For over two hundred years, it has. Not because our dream has progressed perfectly. It hasn’t. It has been scarred by our treatment of native peoples, betrayed by slavery, clouded by the subjugation of women, wounded by racism, shaken by war and depression. Yet, the true test of our union is not whether it’s perfect, but whether we work to perfect it.

Obama’s “city upon a hill” did not depart as far from Reagan’s interpretation as it at first might seem. After all, he still insisted that it was with a Puritan dream that the “American experiment began.” He would not embrace this dream, however, without acknowledging how it had been “scarred”—a mixed metaphor, but an arresting one: a wounded city upon a wounded hill.

Taking into account as it does the many ways the country it describes has not lived up to its ideals, this revised sense of the “city upon a hill,” has not yet supplanted the 40th president’s “shining” notion, and it is unlikely to do so. But in any case, since Obama first spoke the words nearly a decade ago, the limits and the potential of the nation’s perfectability have set the tone for much of the campaign and presidential rhetoric that followed.

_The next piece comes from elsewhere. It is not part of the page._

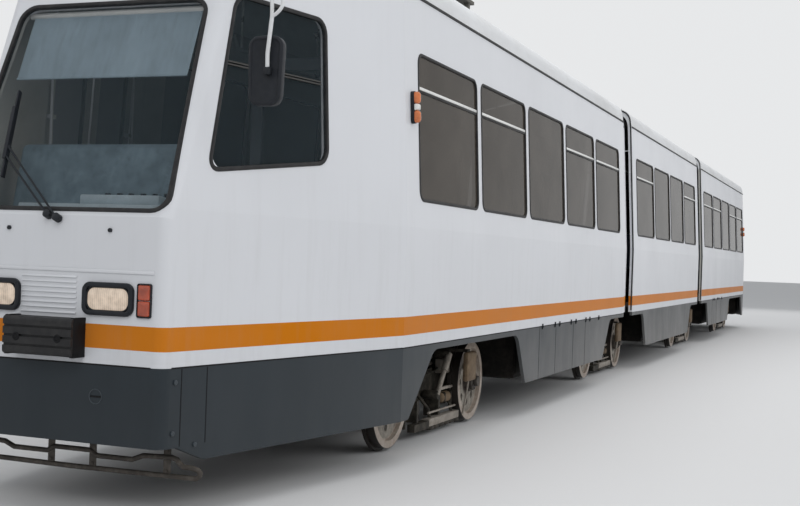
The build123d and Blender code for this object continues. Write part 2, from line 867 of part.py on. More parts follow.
# Front: headlamps in flat surrounds, marker lamps beside them, buffer block with grooves
with BuildPart() as lamps:
    for side in (-1, 1):
        for middle, width, height, depth in ((headlamp_y, headlamp_width, headlamp_height, headlamp_depth),
                                             (marker_y, marker_width, headlamp_height, marker_depth)):
            with BuildSketch(Plane.YZ.offset(front_x)):
                with Locations((side * middle, lamp_z)):
                    RectangleRounded(width, height, lamp_corner)
            extrude(amount=depth)
write(lamps.part, "front_lamps")

with BuildPart() as tails:
    for side in (-1, 1):
        with BuildSketch(Plane.YZ.offset(-front_x)):
            with Locations((side * tail_y, lamp_z)):
                RectangleRounded(tail_width, headlamp_height, lamp_corner)
        extrude(amount=-headlamp_depth)
write(tails.part, "tail_lamps")

for name, way in (("front_buffer", 1), ("rear_buffer", -1)):
    near, far = sorted((way * front_x, way * (front_x + buffer_depth)))
    face = way * (front_x + buffer_depth)
    with BuildPart() as block:
        add(slab((near, -buffer_half, buffer_low_z), (far, buffer_half, buffer_high_z)))
        outer_edges = [e for e in block.edges().filter_by(Axis.Y) if abs(e.center().X - face) < 1]
        fillet(outer_edges, buffer_round)
        for place in buffer_grooves:
            z = buffer_low_z + place * (buffer_high_z - buffer_low_z)
            low, high = sorted((face, face - way * groove_depth))
            top = (high, buffer_half, z + groove_height / 2)
            add(slab((low, -buffer_half, z - groove_height / 2), top), mode=Mode.SUBTRACT)
    write(block.part, name)


# Points on the raked windscreen, from its foot, at a height off the glass wall
def on_screen(y, up, out):
    turn = math.radians(front_rake)
    x = front_x - up * math.sin(turn) + out * math.cos(turn)
    return (x, y, windscreen_z + up * math.cos(turn) + out * math.sin(turn))


def screen_bar(start, stop, width, depth, out):
    low = Vector(*on_screen(*start, out))
    high = Vector(*on_screen(*stop, out))
    plane = Plane(origin=low, x_dir=rake_normal(front_rake, 1), z_dir=high - low)
    with BuildPart(mode=Mode.PRIVATE) as bar:
        with BuildSketch(plane):
            Rectangle(depth, width)
        extrude(amount=(high - low).length)
    return bar.part


with BuildPart() as wiper:
    for y, up in wiper_pivots:
        foot = on_screen(y, up, 0)
        with BuildSketch(Plane(origin=foot, x_dir=(0, 1, 0), z_dir=rake_normal(front_rake, 1))):
            Circle(wiper_boss)
        extrude(amount=wiper_stand + wiper_rod / 2)
        add(screen_bar((y, up), wiper_knee, wiper_rod, wiper_rod, wiper_stand))
    add(screen_bar(wiper_tip_low, wiper_tip_high, wiper_blade, wiper_rod, wiper_stand))
write(wiper.part, "wiper")

# Mirrors on bent tube arms that end on the upper cab walls
cab_solid = hull(0, pivot_1_at, 0, sill_z, True, False)
with BuildPart() as mirrors:
    head_x = at(mirror_at)
    root_y = half_width - (kink_at - mirror_root_at) * math.tan(math.radians(taper))
    root_y -= lean * (mirror_root_z - waist_z) + wall / 2
    arm_x = head_x + mirror_thickness / 2
    route = [(arm_x, mirror_y, mirror_z), (arm_x, mirror_y, mirror_root_z)]
    route += [(at(mirror_root_at), root_y, mirror_root_z)]
    with BuildLine() as path:
        FilletPolyline(*route, radius=mirror_bend)
    with BuildSketch(Plane(origin=route[0], z_dir=(0, 0, 1))):
        Circle(mirror_tube)
    sweep(path=path.line)
    low = (head_x - mirror_thickness / 2, mirror_y - mirror_width / 2, mirror_z - mirror_height / 2)
    high = (head_x + mirror_thickness / 2, mirror_y + mirror_width / 2, mirror_z + mirror_height / 2)
    add(slab(low, high))
    add(cab_solid, mode=Mode.SUBTRACT)
    mirror(about=Plane.XZ)
write(mirrors.part, "mirrors")

# Lifeguard: a flat tube loop under the front skirt on two pairs of hangers
with BuildPart() as guard:
    x = at(guard_at)
    middle = (guard_low_z + guard_high_z) / 2
    height = guard_high_z - guard_low_z
    with BuildSketch(Plane.YZ.offset(x - guard_tube / 2)):
        with Locations((0, middle)):
            RectangleRounded(2 * guard_half, height, height / 2 - 1)
            inner = (2 * guard_half - 2 * guard_tube, height - 2 * guard_tube)
            RectangleRounded(*inner, inner[1] / 2 - 1, mode=Mode.SUBTRACT)
    extrude(amount=guard_tube)
    for y in guard_hangers:
        low = (x - guard_tube / 2, y - guard_tube / 2, guard_high_z - guard_tube)
        add(slab(low, (x + guard_tube / 2, y + guard_tube / 2, floor_low_z)))
write(guard.part, "lifeguard")

# Cab: desk under the windscreen, partition behind the driver, seat on a pedestal
cab_inner = hull(0, pivot_1_at, wall + fitting_gap, sill_z, True, False)
with BuildPart() as desk:
    add(cab_inner)
    low = (at(desk_depth), desk_right, floor_z)
    add(slab(low, (front_x, half_width, desk_z)), mode=Mode.INTERSECT)
write(desk.part, "driver_desk")

with BuildPart() as partition:
    add(cab_inner)
    low = (at(partition_at), partition_right, floor_z)
    add(slab(low, (at(partition_at) + partition_plate, half_width, partition_z)), mode=Mode.INTERSECT)
    low = (at(partition_at) - 1, partition_right + partition_rail, partition_pane_z)
    pane_out = half_width - 3 * partition_rail
    high = (at(partition_at) + partition_plate + 1, pane_out, partition_z - partition_rail)
    add(slab(low, high), mode=Mode.SUBTRACT)
write(partition.part, "cab_partition")


def seat(x, y, width):
    with BuildPart(mode=Mode.PRIVATE) as place:
        low = (x - seat_depth / 2, y - width / 2, floor_z + seat_height)
        add(slab(low, (x + seat_depth / 2, y + width / 2, floor_z + seat_height + cushion)))
        low = (x - seat_depth / 2, y - width / 2, floor_z + seat_height)
        add(slab(low, (x - seat_depth / 2 + seat_back, y + width / 2, floor_z + seat_back_height)))
        low = (x - pedestal / 2, y - pedestal / 2, floor_z)
        add(slab(low, (x + pedestal / 2, y + pedestal / 2, floor_z + seat_height)))
    return place.part


with BuildPart() as driver_seat:
    add(seat(at(driver_seat_at), driver_seat_y, single_seat))
write(driver_seat.part, "driver_seat")

for name, front, rear, first, count, doors, front_end, rear_end in cars:
    rows = []
    for module in range(count):
        for half in (-1, 1):
            x = module_middle(first, module) + half * window_pitch / 4
            if min(abs(x - pivot_1), abs(x - pivot_2)) > half_width + seat_depth:
                rows.append((x, double_seat_y, double_seat))
                if module not in doors:
                    rows.append((x, -single_seat_y, single_seat))
    with BuildPart() as seats:
        for x, y, width in rows:
            add(seat(x, y, width))
    write(seats.part, name + "_seats")

# Current collector on the cab roof, folded: base on insulators, lower arm, upper arm, head
base_x = at(collector_at)
base_low = crown_z + insulator_height
pivot_z = base_low + base_bar + ear_height
turn = math.radians(arm_rest_angle)
knee = (base_x - arm_length * math.cos(turn), pivot_z + arm_length * math.sin(turn))
head_pivot = (base_x, pivot_z + 2 * arm_length * math.sin(turn))


def cross_bar(x, z, reach, radius):
    with BuildPart(mode=Mode.PRIVATE) as bar:
        with BuildSketch(Plane(origin=(x, -reach, z), x_dir=(1, 0, 0), z_dir=(0, 1, 0))):
            Circle(radius)
        extrude(amount=2 * reach)
    return bar.part


def arm_bar(start, stop, y, radius):
    low = Vector(start[0], y, start[1])
    high = Vector(stop[0], y, stop[1])
    with BuildPart(mode=Mode.PRIVATE) as bar:
        with BuildSketch(Plane(origin=low, x_dir=(0, 1, 0), z_dir=high - low)):
            Circle(radius)
        extrude(amount=(high - low).length)
    return bar.part


with BuildPart() as base:
    for side in (-1, 1):
        near, far = sorted((side * (base_half - base_bar), side * base_half))
        add(slab((base_x - base_length, near, base_low), (base_x + base_bar, far, base_low + base_bar)))
        near, far = sorted((side * ear_in, side * (ear_in + ear_plate)))
        add(slab((base_x - base_bar, near, base_low), (base_x + base_bar, far, pivot_z + ear_height / 2)))
        for x in (base_x - base_length + base_bar, base_x - base_bar):
            with BuildSketch(Plane.XY.offset(crown_z)):
                with Locations((x, side * (base_half - base_bar / 2))):
                    Circle(insulator_radius)
            extrude(amount=insulator_height)
    for x in (base_x - base_length, base_x - base_bar):
        add(slab((x, -base_half, base_low), (x + 2 * base_bar, base_half, base_low + base_bar)))
    add(cross_bar(base_x, pivot_z, 2 * ear_in, lower_shaft + running_gap), mode=Mode.SUBTRACT)
write(base.part, "collector_base")

with BuildPart() as lower:
    add(arm_bar((base_x, pivot_z), knee, 0, lower_tube))
    add(cross_bar(base_x, pivot_z, ear_in + ear_plate, lower_shaft))
    add(cross_bar(*knee, knee_boss_half, knee_boss))
    add(cross_bar(*knee, 2 * upper_y, knee_shaft + running_gap), mode=Mode.SUBTRACT)
write(lower.part, "collector_lower_arm")

with BuildPart() as upper:
    for side in (-1, 1):
        add(arm_bar(knee, head_pivot, side * upper_y, upper_tube))
    add(cross_bar(*knee, upper_y, knee_shaft))
    brace = [knee[i] + (head_pivot[i] - knee[i]) * brace_share for i in (0, 1)]
    add(cross_bar(*brace, upper_y, upper_tube / 2))
    for side in (-1, 1):
        middle = (head_pivot[0], side * upper_y - eye_half, head_pivot[1])
        with BuildSketch(Plane(origin=middle, z_dir=(0, 1, 0))):
            Circle(eye_radius)
        extrude(amount=2 * eye_half)
    add(cross_bar(*head_pivot, 2 * upper_y, head_shaft + running_gap), mode=Mode.SUBTRACT)
write(upper.part, "collector_upper_arm")

with BuildPart() as head:
    add(cross_bar(*head_pivot, upper_y + 2 * eye_half, head_shaft))
    for x in (-head_spread, head_spread - head_bar):
        low = (base_x + x, -head_half, head_pivot[1] + head_rise)
        add(slab(low, (base_x + x + head_bar, head_half, head_pivot[1] + head_rise + head_bar)))
    for side in (-1, 1):
        outer = side * (upper_y + 2 * eye_half)
        near, far = sorted((outer, outer + side * head_plate))
        low = (base_x - head_spread, near, head_pivot[1] - head_shaft)
        add(slab(low, (base_x + head_spread, far, head_pivot[1] + head_rise)))
write(head.part, "collector_head")
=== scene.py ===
import math

import bpy
from mathutils import Matrix, Vector


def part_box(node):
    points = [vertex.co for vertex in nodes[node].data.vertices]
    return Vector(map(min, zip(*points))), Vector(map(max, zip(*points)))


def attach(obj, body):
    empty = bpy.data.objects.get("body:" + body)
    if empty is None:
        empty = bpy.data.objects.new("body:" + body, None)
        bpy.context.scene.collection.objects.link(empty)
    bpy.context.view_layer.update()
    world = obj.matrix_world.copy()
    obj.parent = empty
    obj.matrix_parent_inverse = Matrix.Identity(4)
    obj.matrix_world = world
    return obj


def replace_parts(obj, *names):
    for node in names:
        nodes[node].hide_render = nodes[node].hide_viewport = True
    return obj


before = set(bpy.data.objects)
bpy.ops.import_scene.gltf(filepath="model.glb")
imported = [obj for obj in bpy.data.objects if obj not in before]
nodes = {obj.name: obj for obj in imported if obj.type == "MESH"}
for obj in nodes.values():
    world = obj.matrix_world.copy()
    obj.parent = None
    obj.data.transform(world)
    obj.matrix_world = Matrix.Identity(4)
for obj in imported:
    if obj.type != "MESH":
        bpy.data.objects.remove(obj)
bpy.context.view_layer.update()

# Studio: a pale floor, a plain pale sky and soft lamps above and beside the tram. The camera stands
# low beside the track ahead of the cab and looks back along the left side.
yaw, pitch, roll = 0.3743, 0.0034, 0.0352
forward = Vector((-math.cos(yaw) * math.cos(pitch), -math.sin(yaw) * math.cos(pitch), math.sin(pitch)))
level = Vector((-math.sin(yaw), math.cos(yaw), 0))
upward = level.cross(forward)
image_right = level * math.cos(roll) + upward * math.sin(roll)
image_up = upward * math.cos(roll) - level * math.sin(roll)
bpy.ops.object.camera_add(location=(18.092, 4.0154, 1.416))
camera = bpy.context.object
camera.rotation_euler = Matrix((image_right, image_up, -forward)).transposed().to_euler()
camera.data.sensor_width = 36
camera.data.lens = 54.28
camera.data.clip_end = 400
bpy.context.scene.camera = camera
bpy.context.scene.view_settings.view_transform = "Standard"


# Inputs by name, or by number as _0. A socket is linked, and anything else is the input's own value
def plug(tree, node, inputs):
    for key, value in inputs.items():
        socket = node.inputs[int(key[1:])] if key[1:].isdigit() else node.inputs[key.replace("_", " ")]
        if isinstance(value, bpy.types.NodeSocket):
            tree.links.new(value, socket)
        else:
            socket.default_value = value
    return node


def shade_node(tree, kind, **inputs):
    return plug(tree, tree.nodes.new("ShaderNode" + kind), inputs)


def lay_skin(tree, **inputs):
    plug(tree, tree.nodes["Principled BSDF"], inputs)


def sums(tree, operation, first, second=0.0, third=0.0):
    made = shade_node(tree, "Math", _0=first, _1=second, _2=third)
    made.operation = operation
    return made.outputs[0]


world = bpy.data.worlds.new("sky")
bpy.context.scene.world = world
world.use_nodes = True
sky = world.node_tree
rays = shade_node(sky, "LightPath").outputs
seen = sums(sky, "MAXIMUM", rays["Is Camera Ray"], rays["Is Transmission Ray"])
seen = sums(sky, "MAXIMUM", seen, rays["Is Glossy Ray"])
light = plug(sky, sky.nodes["Background"], {"Color": (0.93, 0.96, 1.0, 1), "Strength": 0.52})
backdrop = shade_node(sky, "Background", Color=(0.80, 0.81, 0.82, 1), Strength=1.0)
shown = shade_node(sky, "MixShader", _0=seen, _1=light.outputs[0], _2=backdrop.outputs[0])
sky.links.new(shown.outputs[0], sky.nodes["World Output"].inputs["Surface"])

bpy.ops.mesh.primitive_plane_add(size=260, location=(0, 0, 0))
floor = bpy.context.object
floor.name = "studio_floor"
floor_skin = bpy.data.materials.new("studio_floor")
floor_skin.use_nodes = True
lay_skin(floor_skin.node_tree, Base_Color=(0.62, 0.62, 0.62, 1), Roughness=0.85)
floor.data.materials.append(floor_skin)

for name, place, target, width, length, power in (
        ("overhead", (2, 1, 13), (2, 0, 0), 30, 12, 1350),
        ("left_side", (4, 16, 9), (2, 0, 1.5), 26, 8, 1150),
        ("cab_front", (24, 5, 9), (12, 0, 1.5), 10, 8, 640),
        ("right_side", (0, -17, 9), (0, 0, 1.5), 26, 8, 900),
        ("rear_end", (-25, 0, 8), (-12, 0, 1.5), 10, 8, 380)):
    bpy.ops.object.light_add(type="AREA", location=place)
    lamp = bpy.context.object
    lamp.name = name
    lamp.data.shape = "RECTANGLE"
    lamp.data.size, lamp.data.size_y, lamp.data.energy = width, length, power
    lamp.visible_glossy = False
    lamp.rotation_euler = (Vector(target) - Vector(place)).to_track_quat("-Z", "Y").to_euler()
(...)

Heard by some as an apology or admonishment, and by others as a stirring call to action, recognition of the nation’s flaws is risky political theater. Yet after overwhelming victories in two elections, Obama’s past imperfect has mostly paid off— certainly in terms of his own astonishing rise, and perhaps also as a catalyst for increased willingness to consider the light and the dark of the nation’s history.

Only the coming campaign season will tell if this kind of retrospection has had lasting effect. When asked to choose between directions for the future, voters in 2016 may also face a choice between visions of the past.